Obs: essa ótima resenha da Pitchfork investiga a ligação entre Big Science e o 11 de setembro e serviu de inspiração para o meu texto.

Amor em tempos robóticos
Além da já citada Sweaters, as duas últimas faixas de Big Science tratam do tema do amor. Em Let x=x, o sentimento é uma possibilidade real (“you know, it could be you. it s a sky-blue sky. satellites are out tonight”), demonstrado por meio de pequenos gestos como mostrar ao outro seu canivete suíço ou deixar que o outro autografe o gesso. Por mais insignificantes que tais ações pareçam, ainda assim são trocas. Já em It tango, a comunicação se esfarelou. A letra da música é um daqueles diálogos em que parece que cada pessoa está tendo uma conversa diferente:

she said: it looks. don't you think it looks a lot like rain? he said: isn't it. isn't it just. isn't it just like a woman? she said: it's hard. it's just hard. it's just kind of hard to say. he said: isn't it. isn't it just. isn't it just like a woman? she said: it goes. that's the way it goes. it goes that way. he said: isn't it. isn't it just like a woman? she said: it takes. it takes one takes one to. it takes one to know one. he said: isn't it just like a woman? she said: she said it. she said it to no. she said it to no one. isn't it. isn't it just? isn't it just like a woman? your eyes. it's a day's work to look in to them. your eyes. it's a day's work just to look in to them.

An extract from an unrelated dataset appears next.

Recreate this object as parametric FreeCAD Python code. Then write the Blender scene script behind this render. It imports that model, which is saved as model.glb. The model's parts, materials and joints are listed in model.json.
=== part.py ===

Interessante o nome da música ser It tango. No tango, o casal se abraça, enrosca as pernas, cola o rosto de um no rosto de outro, tudo em extrema sintonia. Na música, homem e mulher parecem estar em extremos opostos da muralha da China. A própria mulher revela que é preciso um dia todo de trabalho para conseguir olhar dentro dos olhos dele.

Como Let x=x e It tango são emendadas, quase como se fossem uma mesma música, é possível interpretar que Laurie Anderson fala da impossibilidade da comunicação. Se no início ainda havia uma troca mínima, ela já não existe mais. Benvindos ao amor em tempos robóticos.